-- START OF Supplied records --

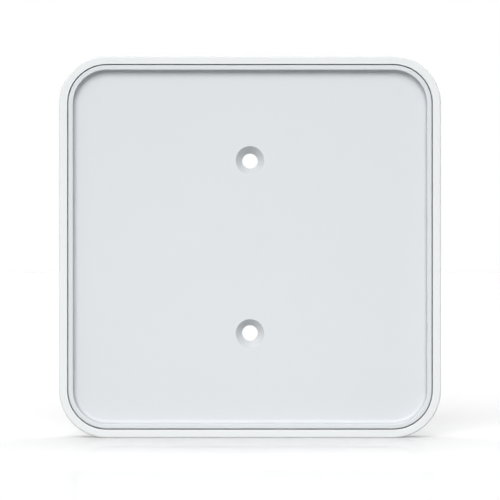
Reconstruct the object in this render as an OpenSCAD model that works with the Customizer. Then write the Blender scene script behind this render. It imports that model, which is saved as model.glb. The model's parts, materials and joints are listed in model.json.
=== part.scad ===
// Mounting tray for a square access point, for a ceiling or a wall.
//
// Frame: X to the right, Z up, and the tray faces the room along -Y. The origin is the centre of
// the back face, halfway between the two screw holes. Each piece is drawn lying on its back, with
// X to the right, Y up the wall and Z from the wall towards the room, and stand_up() turns it.
//
// The core is a stack. The tray plate is in front, with the magnet carrier bonded under its floor.
// The back plate is screwed to the carrier and shuts in a steel plate and four magnets. The outer
// frame is a trim ring that slides onto the core from the front.

/* [Outline] */
// Width and height of the square outline
body_w = 120; // [116:1:130]
// Depth from the back face to the front of the rim
body_d = 12; // [12:0.5:14]
// Radius of the outline's corners
corner_r = 15; // [12:1:18]

/* [Outer frame] */
// Width of the frame's front face, from the outline to the seam
band_w = 2.6; // [2.4:0.1:3]
// Width of the open seam between the frame and the tray plate
seam_w = 0.3; // [0.25:0.05:0.4]
// Thickness of the frame's skirt behind its front lip
skirt_t = 1.8; // [1.5:0.1:2]
// Radius of the frame's outer front edge
edge_r = 0.5; // [0.3:0.1:1.5]
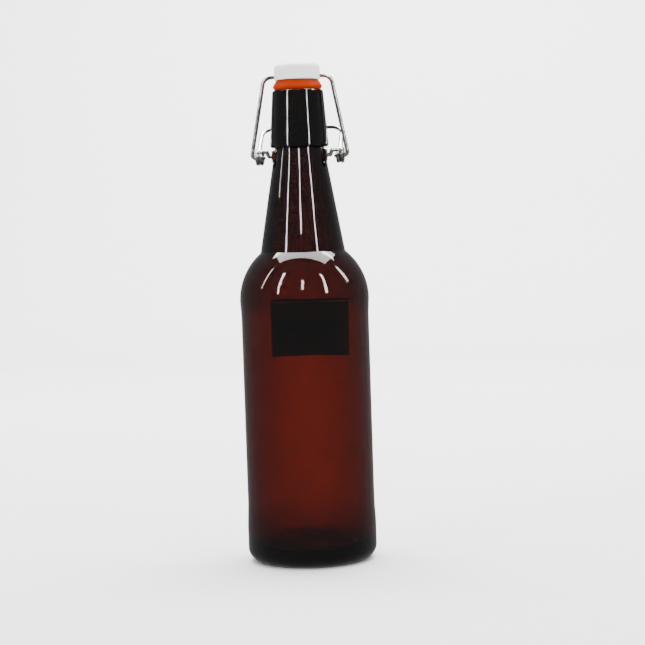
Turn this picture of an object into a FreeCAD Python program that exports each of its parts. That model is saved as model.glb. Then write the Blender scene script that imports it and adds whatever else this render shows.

-- END OF Supplied records --

> To do
From the records above, extract each line exactly as shown.

> Final result
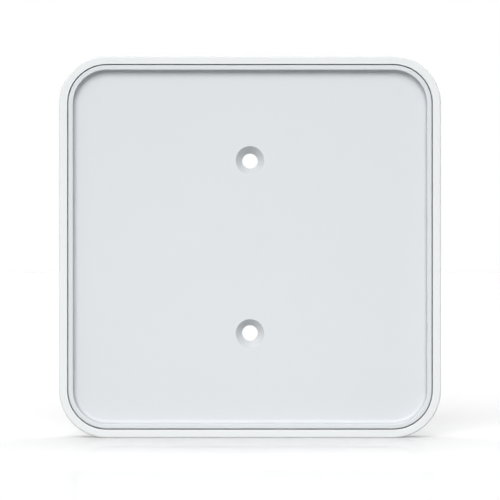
Reconstruct the object in this render as an OpenSCAD model that works with the Customizer. Then write the Blender scene script behind this render. It imports that model, which is saved as model.glb. The model's parts, materials and joints are listed in model.json.
=== part.scad ===
// Mounting tray for a square access point, for a ceiling or a wall.
//
// Frame: X to the right, Z up, and the tray faces the room along -Y. The origin is the centre of
// the back face, halfway between the two screw holes. Each piece is drawn lying on its back, with
// X to the right, Y up the wall and Z from the wall towards the room, and stand_up() turns it.
//
// The core is a stack. The tray plate is in front, with the magnet carrier bonded under its floor.
// The back plate is screwed to the carrier and shuts in a steel plate and four magnets. The outer
// frame is a trim ring that slides onto the core from the front.

/* [Outline] */
// Width and height of the square outline
body_w = 120; // [116:1:130]
// Depth from the back face to the front of the rim
body_d = 12; // [12:0.5:14]
// Radius of the outline's corners
corner_r = 15; // [12:1:18]

/* [Outer frame] */
// Width of the frame's front face, from the outline to the seam
band_w = 2.6; // [2.4:0.1:3]
// Width of the open seam between the frame and the tray plate
seam_w = 0.3; // [0.25:0.05:0.4]
// Thickness of the frame's skirt behind its front lip
skirt_t = 1.8; // [1.5:0.1:2]
// Radius of the frame's outer front edge
edge_r = 0.5; // [0.3:0.1:1.5]
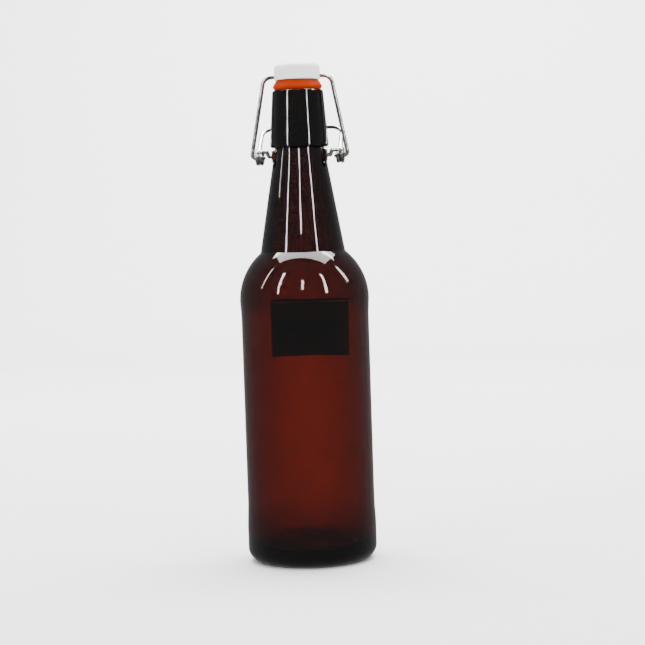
Turn this picture of an object into a FreeCAD Python program that exports each of its parts. That model is saved as model.glb. Then write the Blender scene script that imports it and adds whatever else this render shows.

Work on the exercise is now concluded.